Efficient Algorithms for Checking Fast Termination in VASS

TL;DR

This paper introduces a polynomial-time, sound, and complete method for determining linear asymptotic bounds on termination time in VASS, classifies VASS based on cycle vector normals, and identifies singularities as key to complex bounds.

Contribution

It provides the first polynomial-time algorithm for linear asymptotic bounds in VASS and classifies VASS complexity based on cycle normal singularities.

Findings

Polynomial-time algorithm for linear bounds in VASS

Singularities in cycle normals lead to exponential bounds

Absence of singularities guarantees polynomial bounds of form Θ(n^k)

Abstract

Vector Addition Systems with States (VASS) consists of a finite state space equipped with d counters, where in each transition every counter is incremented, decremented, or left unchanged. VASS provide a fundamental model for analysis of concurrent processes, parametrized systems, and they are also used as abstract models for programs for bounds analysis. While termination is the basic liveness property that asks the qualitative question of whether a given model always terminates or not, the more general quantitative question asks for bounds on the number of steps to termination. In the realm of quantitative bounds a fundamental problem is to obtain asymptotic bounds on termination time. Large asymptotic bounds such as exponential or higher already suggest that either there is some error in modeling, or the model is not useful in practice.

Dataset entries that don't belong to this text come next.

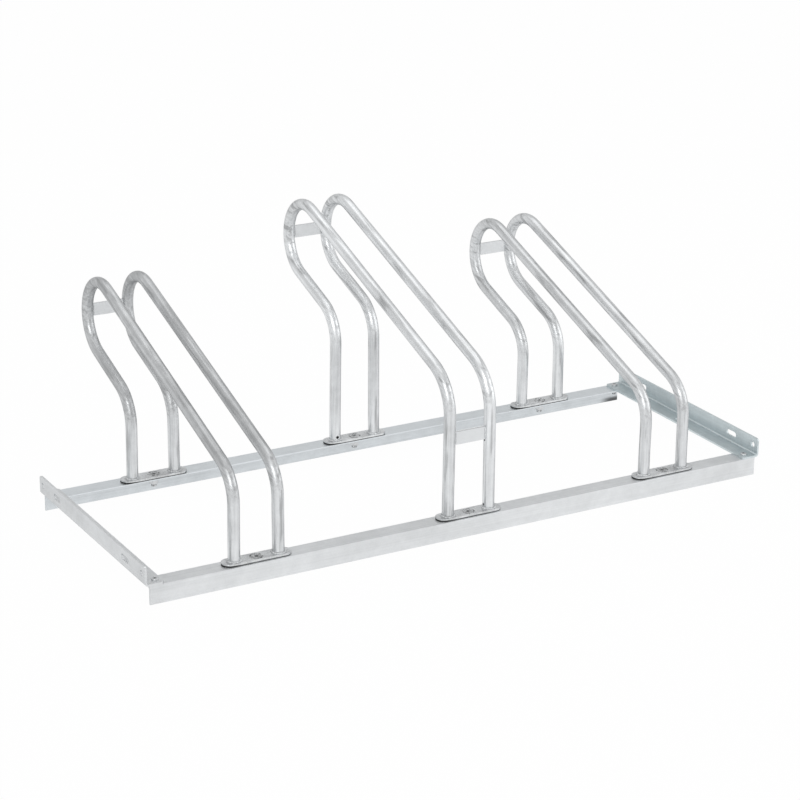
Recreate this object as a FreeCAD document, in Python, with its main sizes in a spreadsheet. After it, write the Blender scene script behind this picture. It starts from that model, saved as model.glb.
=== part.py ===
import FreeCAD, Part
import math
import os
import Sketcher

# Floor bike rack for three bicycles. Two angle rails lie on the floor and two folded end angles
# bolt across them. Three wheel hoops stand on the rails, low, high and low. Each hoop is a pair
# of bent round tubes with flat tie bars between them, welded on a front and a rear foot plate.
#
# Frame: X runs along the rails, Y from the front rail to the back, Z up. The origin is on the
# floor, in the middle of the box round the whole rack. All sizes are in millimetres and degrees.

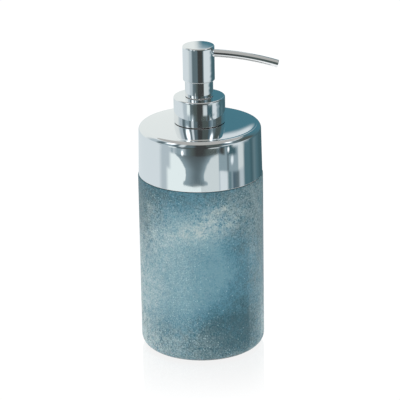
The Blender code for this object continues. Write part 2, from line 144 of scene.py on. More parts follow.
# Carries a ring of points along a path: each ring is the path's point plus side and lift vectors scaled
# by the section's own two columns. The rings close on themselves, or end in two poles on the path.
def sweptMesh(name, path, side, lift, section, closedRows=True):
    grid = path[:, None, :] + section[..., :1] * side[:, None, :] + section[..., 1:] * lift[:, None, :]
    rows, columns = grid.shape[:2]
    points = grid.reshape(-1, 3)
    if closedRows:
        return meshFrom(name, points, gridFaces(rows, columns, True, None, None))
    ends = np.vstack([points, path[:1], path[-1:]])
    return meshFrom(name, ends, gridFaces(rows, columns, False, len(points), len(points) + 1))


def pointsOf(mesh):
    points = np.empty(len(mesh.vertices) * 3, np.float32)
    mesh.vertices.foreach_get("co", points)
    return points.reshape(-1, 3)


def finishedPiece(name, mesh, body, node, slotName, sharpAngle=35.0):
    mesh.materials.append(finishes[slotName])
    mesh.shade_smooth()
    mesh.set_sharp_from_angle(angle=math.radians(sharpAngle))
    piece = bpy.data.objects.new(name, mesh)
    bpy.context.collection.objects.link(piece)
    weighted = piece.modifiers.new("evenShading", "WEIGHTED_NORMAL")
    weighted.keep_sharp = True
    weighted.weight = 100
    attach(piece, body)
    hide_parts(node)
    return piece


# Each input takes a plain value, or the socket that it is fed from.
def setInputs(tree, node, inputs):
    for key, value in inputs.items():
        if isinstance(value, bpy.types.NodeSocket):
            tree.links.new(value, node.inputs[key])
        else:
            node.inputs[key].default_value = value


def addNode(tree, kind, inputs=None, **settings):
    node = tree.nodes.new(kind)
    for key, value in settings.items():
        setattr(node, key, value)
    setInputs(tree, node, inputs or {})
    return node


# A group's inputs are numbers with their usual value, or vectors where that is None; it puts out numbers.
def newGroup(name, inputs, outputs):
    group = bpy.data.node_groups.new(name, "ShaderNodeTree")
    for socketName, usual in inputs.items():
        kind = "NodeSocketVector" if usual is None else "NodeSocketFloat"
        socket = group.interface.new_socket(name=socketName, in_out="INPUT", socket_type=kind)
        if usual is not None:
            socket.default_value = usual
    for socketName in outputs:
        group.interface.new_socket(name=socketName, in_out="OUTPUT", socket_type="NodeSocketFloat")
    return group, addNode(group, "NodeGroupInput").outputs, addNode(group, "NodeGroupOutput")


def newMaterial(name):
    material = bpy.data.materials.new(name)
    material.use_nodes = True
    tree = material.node_tree
    return material, tree, addNode(tree, "ShaderNodeTexCoord").outputs["Object"]


# Leaves the principled shader out and puts another one on the surface.
def setSurface(tree, shader):
    tree.nodes.remove(tree.nodes["Principled BSDF"])
    setInputs(tree, tree.nodes["Material Output"], {"Surface": shader.outputs[0]})


# A Math node on sockets or plain numbers.
def workOut(tree, operation, *terms, clamp=False):
    node = addNode(tree, "ShaderNodeMath", dict(enumerate(terms)), operation=operation, use_clamp=clamp)
    return node.outputs[0]


# A Map Range node: the value's stretch from low to high becomes toLow to toHigh.
def stretchValue(tree, value, low, high, toLow=0.0, toHigh=1.0, curve="LINEAR"):
    inputs = {"Value": value, "From Min": low, "From Max": high, "To Min": toLow, "To Max": toHigh}
    return addNode(tree, "ShaderNodeMapRange", inputs, interpolation_type=curve).outputs["Result"]


def noiseAt(tree, vector, scale, detail, roughness):
    inputs = {"Vector": vector, "Scale": scale, "Detail": detail, "Roughness": roughness}
    return addNode(tree, "ShaderNodeTexNoise", inputs).outputs["Fac"]


def bumpFrom(tree, height, strength=1.0):
    inputs = {"Height": height, "Strength": strength, "Distance": 1.0}
    return addNode(tree, "ShaderNodeBump", inputs).outputs["Normal"]


# A Color Ramp node: stops are (place, tone), in order.
def toneRamp(tree, value, stops):
    node = addNode(tree, "ShaderNodeValToRGB", {"Fac": value})
    elements = node.color_ramp.elements
    for element, (place, tone) in zip(elements, (stops[0], stops[-1])):
        element.position, element.color = place, tone
    for place, tone in stops[1:-1]:
        elements.new(place).color = tone
    return node.outputs["Color"]


# Lays a plain colour over another by a mask.
def layColour(tree, under, mask, colour):
    mix = addNode(tree, "ShaderNodeMix", data_type="RGBA")
    base, top = [socket for socket in mix.inputs if socket.type == "RGBA"]
    top.default_value = colour
    tree.links.new(under, base)
    tree.links.new(mask, mix.inputs["Factor"])
    return next(socket for socket in mix.outputs if socket.type == "RGBA")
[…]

Hence we focus on polynomial asymptotic bounds for VASS. While some well-known approaches (e.g., lexicographic ranking functions) are neither sound nor complete with respect to polynomial bounds, other approaches only present sound methods for upper bounds. In this work our main contributions are as follows: First, for linear asymptotic bounds we present a sound and complete method for VASS, and moreover, our algorithm runs in polynomial time. Second, we classify VASS according the normals of the vectors of the cycles. We show that singularities in the normal are the key reason for asymptotic bounds such as exponential and non-elementary for VASS. In absence of singularities, we show that the asymptotic complexity bound is always polynomial and of the form ${\Theta}(n^k)$, for some k $\leq$ d. We present an algorithm, with time complexity polynomial in the size of the VASS and exponential in dimension d, to compute the optimal k.